During the drive I also thought about how strange it would be to join this administration. I had never had a conversation with the president. I had played no role in the 2000 campaign and was never asked to do so. I had virtually no contact with anyone in the administration during Bush’s first term and was dismayed when my closest friend and mentor, Brent Scowcroft, wound up in a public dispute with the administration over his opposition to going to war in Iraq. While I had known Rice, Hadley, Dick Cheney, and others for years, I was joining a group of people who had been through 9/11 together, who had been fighting two wars, and who had six years of being on the same team. I would be the outsider.
I made my clandestine rendezvous in McGregor with no problem. As we approached the ranch, I could see the difference in security as a result of 9/11. I had visited other presidential residences, and they were always heavily guarded, but nothing like this. I was dropped off at the president’s office, a spacious but simply decorated one-story building some distance from the main house. It has a large office and sitting room for the president, and a kitchen and a couple of offices with computers for staff. I arrived before the president (always good protocol), got a cup of coffee (finally), and looked around the place until the president arrived a few minutes later, promptly at nine. (He was always exceptionally punctual.) He had excused himself from a large group of friends and family celebrating his wife Laura’s sixtieth birthday.
We exchanged pleasantries, and he got down to business. He talked first about the importance of success in Iraq, saying that the current strategy wasn’t working and that a new one was needed. He told me he was thinking seriously about a significant surge in U.S. forces to restore security in Baghdad. He asked me about my experience on the Iraq Study Group (more later) and what I thought about such a surge. He said he thought we needed new military leadership in Iraq and was taking a close look at Lieutenant General David Petraeus. Iraq was obviously uppermost on his mind, but he also talked about his concerns in Afghanistan; a number of other national security challenges, including Iran; the climate in Washington; and his way of doing business, including an insistence on candor from his senior advisers. When he said specifically that his father did not know about our meeting, I felt a bit uncomfortable, but I did not disabuse him. It was clear he had not consulted his father about this possible appointment and that, contrary to later speculation, Bush 41 had no role in it.

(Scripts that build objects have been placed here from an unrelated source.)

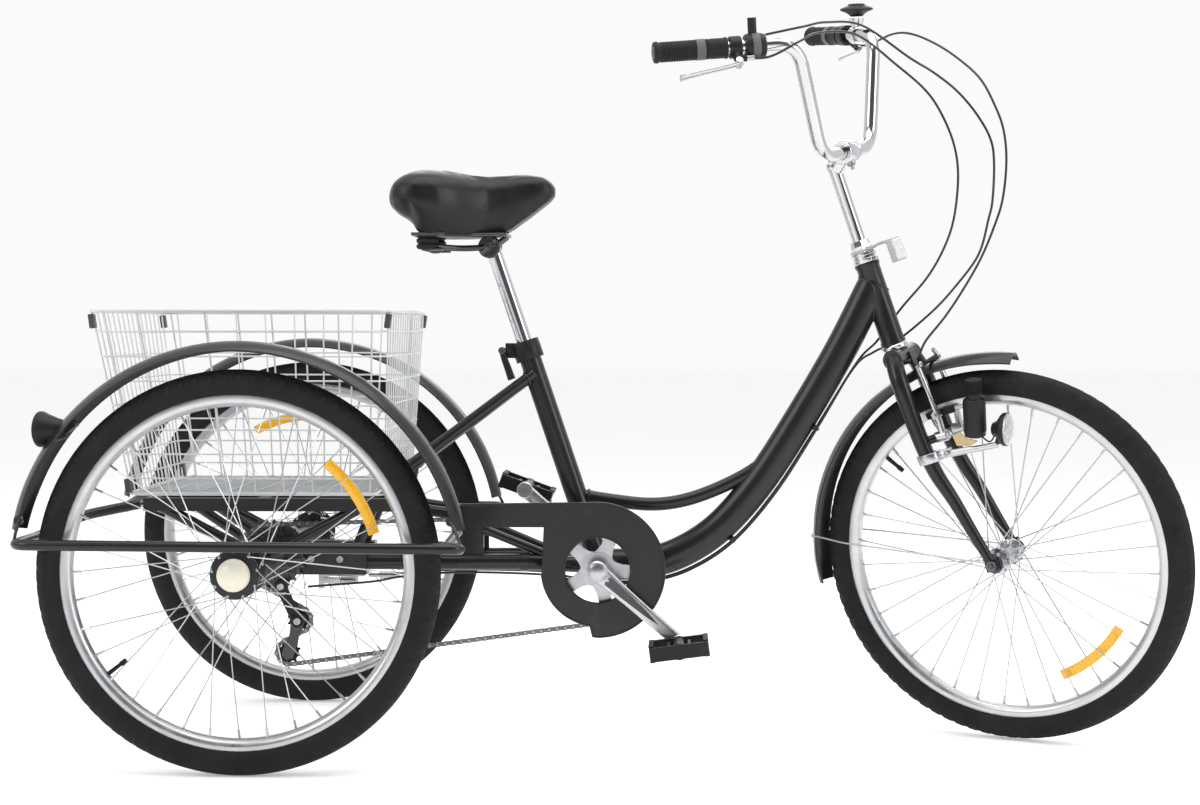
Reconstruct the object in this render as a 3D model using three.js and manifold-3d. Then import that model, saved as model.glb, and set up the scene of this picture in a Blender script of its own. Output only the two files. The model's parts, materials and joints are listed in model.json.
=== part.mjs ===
// Adult tricycle: step-through frame, one turned front wheel, two rear wheels on one axle line, wire basket.
// Millimetres. +X is forward, +Y is the rider's left and +Z is up. The ground is z = 0.
// Every position is worked out from the rear axle line (x = 0) and the steering axis. The finished group is
// then moved so that the middle of its own box stands over the origin.
import * as THREE from "three";
import { mergeVertices } from "three/addons/utils/BufferGeometryUtils.js";
import Module from "manifold-3d";

const wasm = await Module();
wasm.setup();

// ---- Driving dimensions ----

const gap = 0.4; // left between pieces that touch
const wheelRadius = 300; // a 24 inch wheel, to the tread
const wheelSegments = 32;
const tyreHalfWidth = 22;
const treadHalfWidth = 11;
const sidewallRadius = 279; // where the tyre is widest
const rimRadius = 264;
const rimHalfWidth = 13;
const rimDepth = 19;
const spokeRadius = 1.2;
const flangeHalfThickness = 2.6;
const spokesPerWheel = 36;
const rearTrack = 648;
const rearAxleRadius = 9;
const hubOverhang = 30; // from the rim's middle plane to the rear hub's outer face

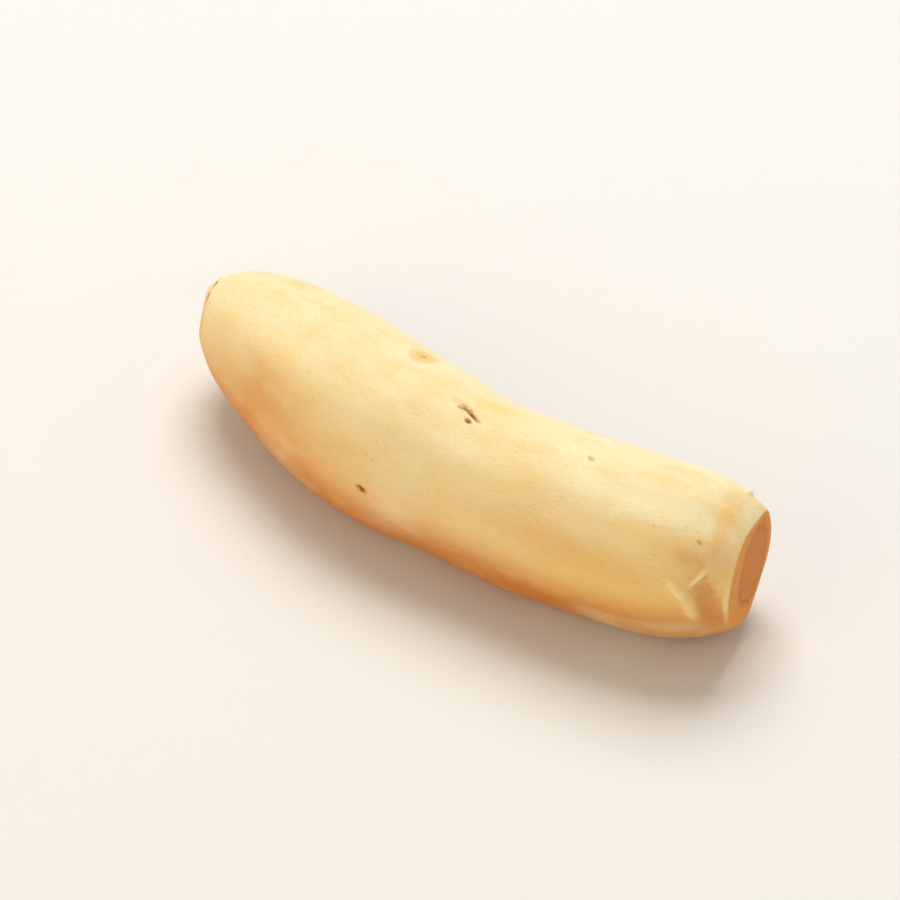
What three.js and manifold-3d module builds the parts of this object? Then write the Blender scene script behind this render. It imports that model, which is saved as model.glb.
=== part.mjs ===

He asked me if I had any questions or issues. I said there were five subjects on my mind. First, on Iraq, based on what I had learned on the Iraq Study Group, I told him I thought a surge was necessary but that its duration should be closely linked to particular actions by the Iraqi government—especially passage of key legislative proposals strengthening sectarian reconciliation and national unity. Second, I expressed my deep concern about Afghanistan and my feeling that it was being neglected, and that there was too much focus on trying to build a capable central government in a country that essentially had never had one, and too little focus on the provinces, districts, and tribes. Third, I felt that neither the Army nor the Marine Corps was big enough to do all that was being asked of them, and they needed to grow. Fourth, I suggested we had pulled a bait and switch on the National Guard and Reserves—most men and women had joined the Guard in particular expecting to go to monthly training sessions and summer training camp, and to be called up for natural disasters or a national crisis; instead, they had become an operational force, deploying for a year or more to join an active and dangerous fight and potentially deploying more than once. I told the president that I thought all these things had negative implications for their families and their employers that needed to be addressed. He did not disagree with any of my points about the Guard. Finally I told him that while I was no expert and not fully informed, what I had heard and read led me to believe the Pentagon was buying too many weapons more suited to the Cold War than to the twenty-first century.
After about an hour together, the president leaned forward and asked if I had any more questions. I said no. He then sort of smiled and said, “Cheney?” When I sort of smiled back, he went on to say, “He is a voice, an important voice, but only one voice.” I told him I had had a good relationship with Cheney when he was secretary of defense and thought I could make the relationship work. The president then said he knew how much I loved Texas A&M but that the country needed me more. He asked me if I would be willing to take on the secretary’s job. I said yes.
He had been very candid with me about many things, including his vice president, and he encouraged comparable candor on my part. I left confident that if I became secretary, he would expect and want me to tell him exactly what I thought, and I knew I would have no trouble doing that.
I was in a daze on the drive back to the university. For two weeks, becoming secretary of defense had been a possibility, one I continued to half-hope would not become a reality. After the interview, while the president had not told me to pack my bags, I knew what lay in front of me.
About half past five that afternoon, I received an e-mail from Bush 41: “How did it go?” I responded, “I may be off-base, but I think it went exceptionally well. I was certainly satisfied on all the issues I raised (including the ones you and I talked about)…. Unless I miss my guess, this thing is going to go forward.” I went on, “Mr. President, I feel sad about possibly leaving A&M but I also feel pretty good about going back to help out at a critical time. You know, other than a handshake when he was governor of Texas, I really had never spent any time with your son. Today we spent over an hour together alone, and I liked what I saw. Maybe I can help him.” I asked him to be circumspect about how much he knew, and he quickly replied, “I do NOT leak! Lips sealed says this very happy, very proud friend of yours.”